ESB to install ‘smart meters’ in two million homes
The Commission for Energy Regulation (CER) intends introducing the meters in over two million homes, so consumers will more efficiently use electricity.
The initiative will be piloted by the ESB this year and its full roll-out nationwide will cost hundreds of millions of euro. A paper on the plans will be released in the coming weeks.
Encouraging consumers to conscientiously turn off energy-sapping machines at peak times will be central to the initiative, regulator Tom Reeves said yesterday.
“We’re lucky we’ve had no blackouts like the rest of Europe.”
The smart meters will allow consumers check quantities of power used by different machines.
“It will allow users be conscious of prices by seeing them in real time.”
The regulator also hopes more varied tariffs will be available to users, beyond the day and night-time ones presently in operation. The system, as operated in Italy, also allows electricity operators to root out fraudulent consumers ‘fiddling’ meters.

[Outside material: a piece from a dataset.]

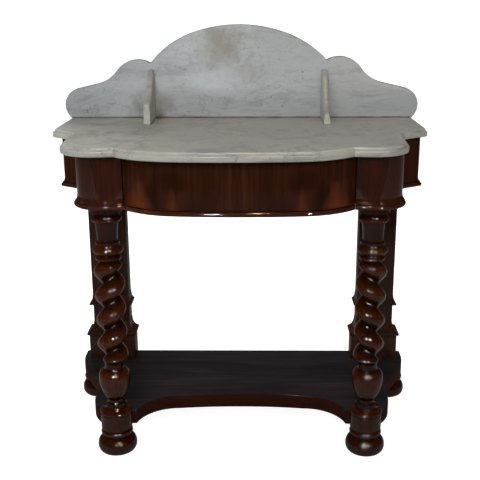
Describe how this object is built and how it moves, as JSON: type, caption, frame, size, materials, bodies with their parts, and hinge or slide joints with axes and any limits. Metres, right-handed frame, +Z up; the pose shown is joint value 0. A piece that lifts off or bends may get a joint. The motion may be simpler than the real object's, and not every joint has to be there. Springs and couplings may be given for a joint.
{
  "type": "washstand",
  "caption": "Bow-fronted washstand with a moulded marble top and shaped splashback, concealed frieze drawer, twisted front legs, rear pilasters and a platform shelf.",
  "frame": {"origin": "middle of the footprint on the floor: halfway between the flat back and the foremost edge of the marble, on the centre line", "axes": "+Z up, -Y the bowed front, +Y the back, +X to the right of someone who faces the front"},
  "size_m": [0.914, 0.514, 1.003],
  "materials": {
    "marble": null,
    "brass_dowels": "drawn rod",
    "steel_screws": "dull",
    "mahogany_veneer": "french polished, figured",
    "mahogany_moulding": "french polished",
    "mahogany_turned": "french polished, turned",
    "mahogany_pilaster": "polished, a little dull",
    "mahogany_shelf": "polished, dark",
    "drawer_lining": "planed, unpolished",
    "carcass_wood": "sawn and planed, unpolished"
  },
  "bodies": {
    "stand": {"marble_top": "marble", "marble_splashback": "marble", "marble_bracket_left": "marble", "marble_bracket_right": "marble", "marble_dowels": "brass_dowels", "turret_left": "mahogany_veneer", "turret_right": "mahogany_veneer", "end_block_left": "mahogany_veneer", "end_block_right": "mahogany_veneer", "side_rail_left": "mahogany_veneer", "side_rail_right": "mahogany_veneer", "back_rail": "carcass_wood", "front_top_rail": "carcass_wood", "front_bottom_rail": "carcass_wood", "centre_bearer": "carcass_wood", "glue_blocks": "carcass_wood", "turret_moulding_left": "mahogany_moulding", "turret_moulding_right": "mahogany_moulding", "end_moulding_left": "mahogany_moulding", "end_moulding_right": "mahogany_moulding", "drawer_runner_left": "carcass_wood", "drawer_runner_right": "carcass_wood", "drawer_guide_left": "carcass_wood", "drawer_guide_right": "carcass_wood", "drawer_kicker_left": "carcass_wood", "drawer_kicker_right": "carcass_wood", "drawer_stops": "carcass_wood", "twist_leg_left": "mahogany_turned", "twist_leg_right": "mahogany_turned", "front_foot_left": "mahogany_turned", "front_foot_right": "mahogany_turned", "pilaster_left": "mahogany_pilaster", "pilaster_right": "mahogany_pilaster", "cap_moulding_left": "mahogany_pilaster", "cap_moulding_right": "mahogany_pilaster", "base_moulding_left": "mahogany_pilaster", "base_moulding_right": "mahogany_pilaster", "plinth_left": "mahogany_pilaster", "plinth_right": "mahogany_pilaster", "platform_shelf": "mahogany_shelf", "shelf_dowels": "carcass_wood", "shelf_screws": "steel_screws", "back_foot_left": "mahogany_turned", "back_foot_right": "mahogany_turned"},
    "drawer": {"drawer_front": "mahogany_veneer", "drawer_front_moulding": "mahogany_moulding", "drawer_side_left": "drawer_lining", "drawer_side_right": "drawer_lining", "drawer_back": "drawer_lining", "drawer_bottom": "drawer_lining", "drawer_bottom_screws": "steel_screws"}
  },
  "joints": [
    {"name": "drawer_slide", "type": "slide", "parent": "stand", "child": "drawer", "axis": [0, -1, 0], "range_m": [0, 0.25]}
  ]
}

Mr Reeves yesterday signalled that further cuts in energy prices may follow, if fuel costs continue to drop. Gas bills fell by 10% in February, but that was after a 31% increase last autumn.

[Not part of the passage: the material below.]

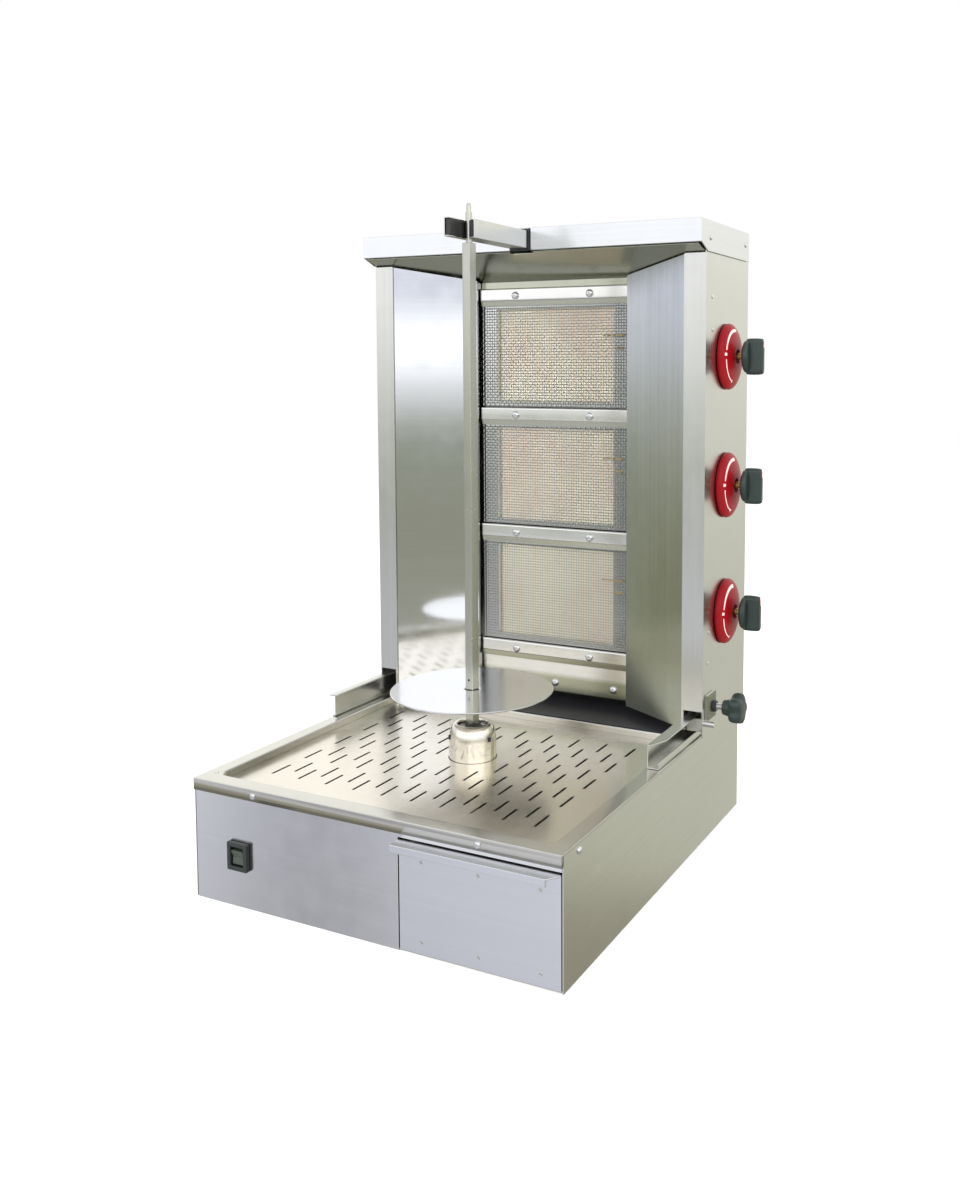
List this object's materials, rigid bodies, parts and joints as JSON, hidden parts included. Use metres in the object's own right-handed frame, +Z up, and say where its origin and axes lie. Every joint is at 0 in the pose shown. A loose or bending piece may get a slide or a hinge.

He warned however that Ireland was “exposed fully” to Europe’s markets, with limited indigenous fuels and 90% of our gas imported.
“We are very vulnerable to all of these prices,” he said.

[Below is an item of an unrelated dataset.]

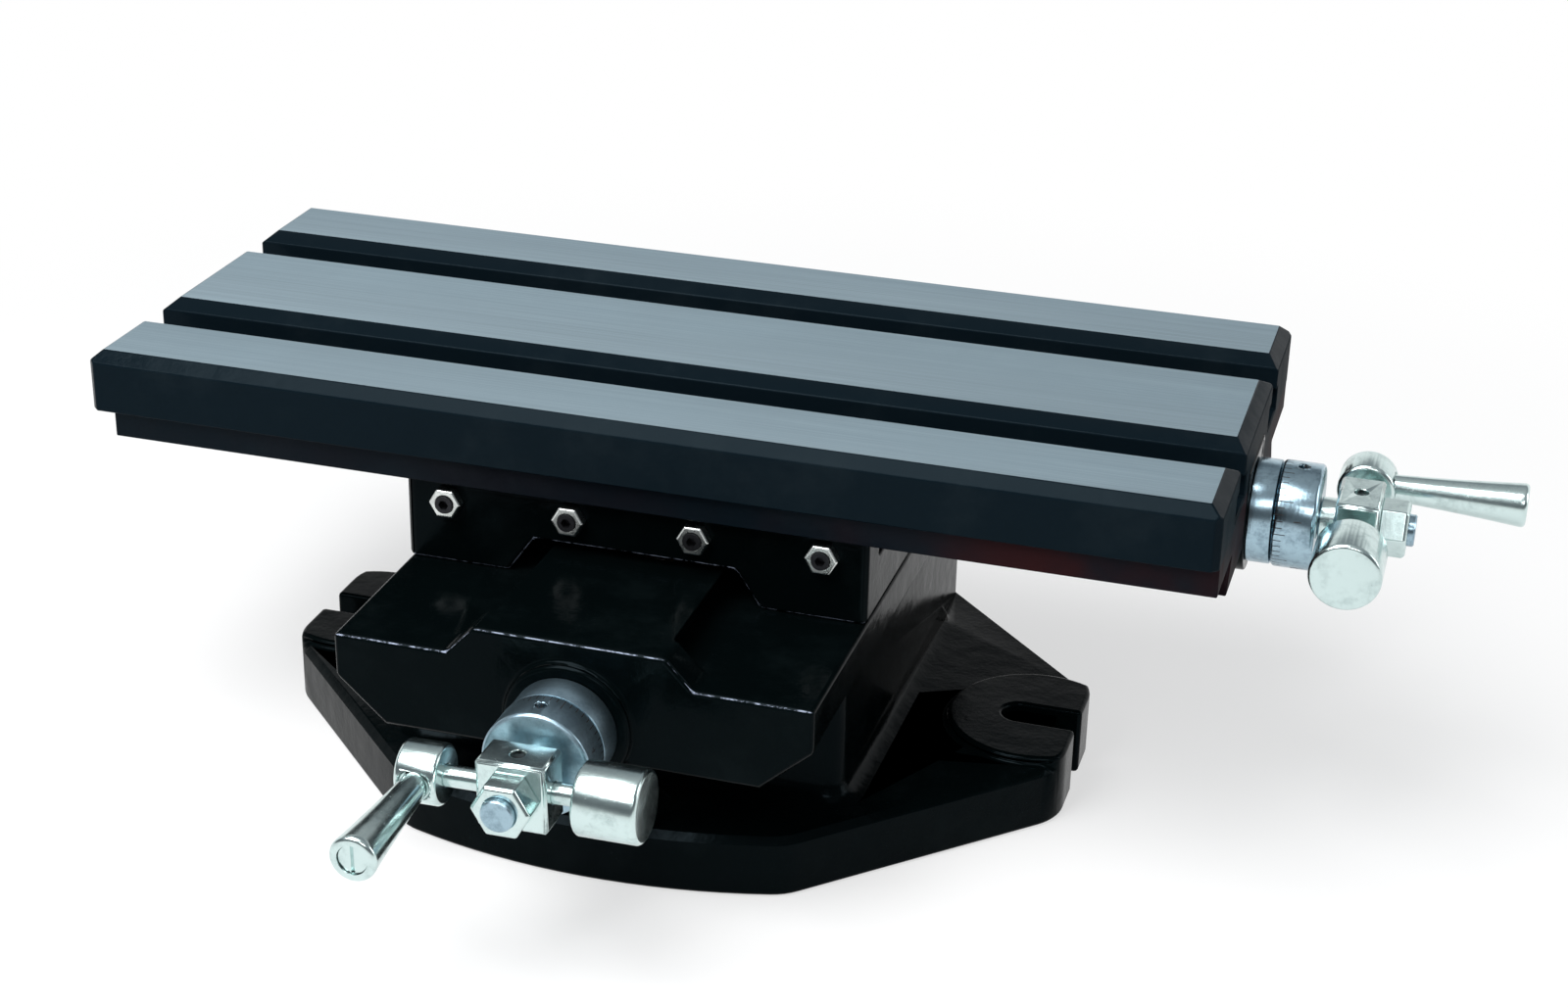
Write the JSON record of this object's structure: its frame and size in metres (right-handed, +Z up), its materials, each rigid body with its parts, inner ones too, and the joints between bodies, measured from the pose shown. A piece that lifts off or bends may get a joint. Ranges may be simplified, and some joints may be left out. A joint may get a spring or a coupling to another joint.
{
  "type": "cross_slide_table",
  "caption": "Compound cross slide table: a slotted table on two crossed dovetail slides over an eight-sided foot, each slide moved by a lead screw with a balanced crank.",
  "frame": {"origin": "Centre of the foot's underside", "axes": "+X runs along the table toward the long screw's crank, +Y goes to the rear away from the cross screw's crank, +Z is up"},
  "size_m": [0.62, 0.4305, 0.188],
  "materials": {
    "black_paint": "gloss",
    "steel_strip": "satin",
    "bronze": "satin",
    "black_oxide": "satin",
    "bright_steel": "gloss",
    "turned_steel": "satin",
    "satin_chrome": "satin",
    "bright_chrome": "gloss"
  },
  "bodies": {
    "base": {"base_casting": "black_paint", "cross_sleeve": "turned_steel"},
    "saddle": {"saddle_casting": "black_paint", "cross_gib": "steel_strip", "cross_gib_screws": "black_oxide", "cross_gib_nuts": "bright_steel", "long_gib": "steel_strip", "long_gib_screws": "black_oxide", "long_gib_nuts": "bright_steel", "long_nut": "bronze", "long_nut_screws": "black_oxide", "cross_nut": "bronze", "cross_nut_screws": "black_oxide"},
    "table": {"table_casting": "black_paint", "bearing_plate": "black_paint", "bearing_plate_bolts": "black_oxide", "tail_plate": "black_paint", "tail_plate_bolts": "black_oxide", "long_sleeve": "turned_steel"},
    "long_crank": {"long_screw": "turned_steel", "long_dial": "satin_chrome", "long_dial_screw": "black_oxide", "long_crank_hub": "bright_chrome", "long_hub_screw": "black_oxide", "long_crank_nut": "bright_chrome", "long_crank_rods": "bright_chrome", "long_grip_drum": "bright_chrome", "long_counterweight": "bright_chrome", "long_grip_spindle": "bright_chrome"},
    "long_handle": {"long_grip": "bright_chrome"},
    "cross_crank": {"cross_screw": "turned_steel", "cross_dial": "satin_chrome", "cross_dial_screw": "black_oxide", "cross_crank_hub": "bright_chrome", "cross_hub_screw": "black_oxide", "cross_crank_nut": "bright_chrome", "cross_crank_rods": "bright_chrome", "cross_grip_drum": "bright_chrome", "cross_counterweight": "bright_chrome", "cross_grip_spindle": "bright_chrome"},
    "cross_handle": {"cross_grip": "bright_chrome"}
  },
  "joints": [
    {"name": "saddle_slide", "type": "slide", "parent": "base", "child": "saddle", "axis": [0, 1, 0], "range_m": [-0.08, 0.055]},
    {"name": "table_slide", "type": "slide", "parent": "saddle", "child": "table", "axis": [1, 0, 0], "range_m": [-0.14, 0.14]},
    {"name": "long_screw_turn", "type": "hinge", "parent": "table", "child": "long_crank", "pos_m": [0.298, 0.018, 0.141], "axis": [1, 0, 0], "range_deg": [-10081, 10081]},
    {"name": "cross_screw_turn", "type": "hinge", "parent": "base", "child": "cross_crank", "pos_m": [0, -0.213, 0.082], "axis": [0, 1, 0], "range_deg": [-5761, 3961]},
    {"name": "long_grip_spin", "type": "hinge", "parent": "long_crank", "child": "long_handle", "pos_m": [0.34, 0.05798, 0.1424], "axis": [1, 0, 0], "continuous": true},
    {"name": "cross_grip_spin", "type": "hinge", "parent": "cross_crank", "child": "cross_handle", "pos_m": [-0.03999, -0.255, 0.0813], "axis": [0, 1, 0], "continuous": true}
  ],
  "couplings": [
    {"joint": "long_screw_turn", "follows": "table_slide", "rad_per_m": 1256.6},
    {"joint": "cross_screw_turn", "follows": "saddle_slide", "rad_per_m": 1256.6}
  ]
}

Speaking at a Joint Committee on Enterprise and Small Business, the regulator warned that one of the biggest burdens on the electricity system, last winter, was the use of Christmas lights.
Fine Gael’s Phil Hogan said consumers were concerned about costs, which now exceed €1,200 for an average household annual gas bill.
The energy regulator rejected a suggestion his office was just a ‘price processor’ for the ESB and Bord Gáis.
The CER told the Oireachtas Committee that Ireland had one of the fastest growing wind energy sectors. Between 10 and 600 megawatts of energy are created at any one time. This power from wind will more than quadruple in the coming years, according to the CER.